A simple way to do this is to reshape your data to long form, which lets you aggregate with ordinary dplyr:
library(tidyverse)
mpg_means <- mtcars %>%
gather(variable, value, -mpg) %>%
group_by(variable, value) %>%
summarise(mean_mpg = mean(mpg))
mpg_means
#> # A tibble: 146 x 3
#> # Groups: variable [?]
#> variable value mean_mpg
#> <chr> <dbl> <dbl>
#> 1 am 0. 17.1
#> 2 am 1. 24.4
#> 3 carb 1. 25.3
#> 4 carb 2. 22.4
#> 5 carb 3. 16.3
#> 6 carb 4. 15.8
#> 7 carb 6. 19.7
#> 8 carb 8. 15.0
#> 9 cyl 4. 26.7
#> 10 cyl 6. 19.7
#> # ... with 136 more rows
Note that while mtcars is entirely numeric, if you have different types, converting to long form will coerce variable types. The calculations will be the same, but it may cause issues later. To resolve it, use an output format that can handle diverse types, e.g.
mpg_means_in_list_cols <- mtcars %>%
as_tibble() %>% # compact printing for list columns
summarise_all(list) %>% # collapse each column into a list of itself
gather(group, group_values, -mpg) %>%
mutate(mpg_means = map2(mpg, group_values, # for each mpg/value pair, ...
~tibble(mpg = .x, group_value = .y) %>% # ...reconstruct a data frame...
group_by(group_value) %>%
summarise(mean_mpg = mean(mpg)))) # ...and aggregate
mpg_means_in_list_cols
#> # A tibble: 10 x 4
#> mpg group group_values mpg_means
#> <list> <chr> <list> <list>
#> 1 <dbl [32]> cyl <dbl [32]> <tibble [3 × 2]>
#> 2 <dbl [32]> disp <dbl [32]> <tibble [27 × 2]>
#> 3 <dbl [32]> hp <dbl [32]> <tibble [22 × 2]>
#> 4 <dbl [32]> drat <dbl [32]> <tibble [22 × 2]>
#> 5 <dbl [32]> wt <dbl [32]> <tibble [29 × 2]>
#> 6 <dbl [32]> qsec <dbl [32]> <tibble [30 × 2]>
#> 7 <dbl [32]> vs <dbl [32]> <tibble [2 × 2]>
#> 8 <dbl [32]> am <dbl [32]> <tibble [2 × 2]>
#> 9 <dbl [32]> gear <dbl [32]> <tibble [3 × 2]>
#> 10 <dbl [32]> carb <dbl [32]> <tibble [6 × 2]>
While this is decidedly not as pretty, it's capable of holding many types tidily. To extract the result above, just add %>% unnest(mpg_means). As-is, grouping variables are each held in a list element of group_values and in aggregated form in the first column of each mpg_means tibble.
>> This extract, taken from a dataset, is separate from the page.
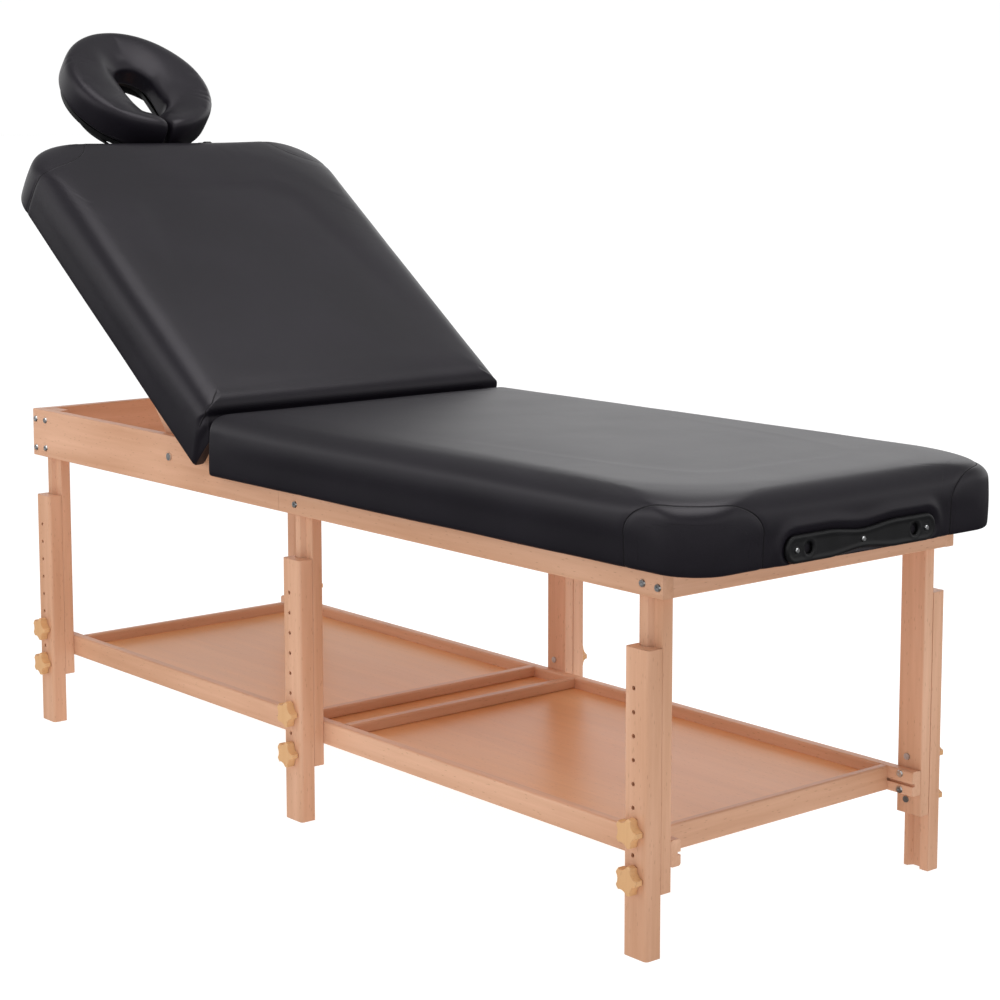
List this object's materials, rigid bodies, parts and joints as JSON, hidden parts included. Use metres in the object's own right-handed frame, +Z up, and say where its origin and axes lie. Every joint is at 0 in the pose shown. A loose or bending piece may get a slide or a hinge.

When grouping your data within the map, you can rename the grouping variable to "level", since those values will form the column containing the levels of the grouping variable in the final data set.
When you have mixed types of grouping variables (e.g. both numeric and character), you'll also need to coerce the grouping variable to character in order to be able to bind the results together.
With those additions, you should get what you expect. (You can also skip the bind_rows by using map_df instead of map, to save a little bit of code, like I've done below.)
reprex::reprex_info()
#> Created by the reprex package v0.1.1.9000 on 2018-02-09
library(purrr)
library(dplyr)
data <- iris
vars <- names(data)
set_names(vars) %>%
map_df(function(var) {
var <- set_names(var, "level")
data %>%
group_by_at(var) %>%
summarize_at("Sepal.Length", "mean") %>%
mutate_at("level", as.character)
}, .id = "variable")
#> # A tibble: 126 x 3
#> variable level Sepal.Length
#> <chr> <chr> <dbl>
#> 1 Sepal.Length 4.3 4.3
#> 2 Sepal.Length 4.4 4.4
#> 3 Sepal.Length 4.5 4.5
#> 4 Sepal.Length 4.6 4.6
#> 5 Sepal.Length 4.7 4.7
#> 6 Sepal.Length 4.8 4.8
#> 7 Sepal.Length 4.9 4.9
#> 8 Sepal.Length 5 5.0
#> 9 Sepal.Length 5.1 5.1
#> 10 Sepal.Length 5.2 5.2
#> # ... with 116 more rows
You could also wrap the process in a function, and allow multiple variables to summarise with multiple functions. You'd have to spend a moment to come up with an evocative name though (I cheated and just used foo here).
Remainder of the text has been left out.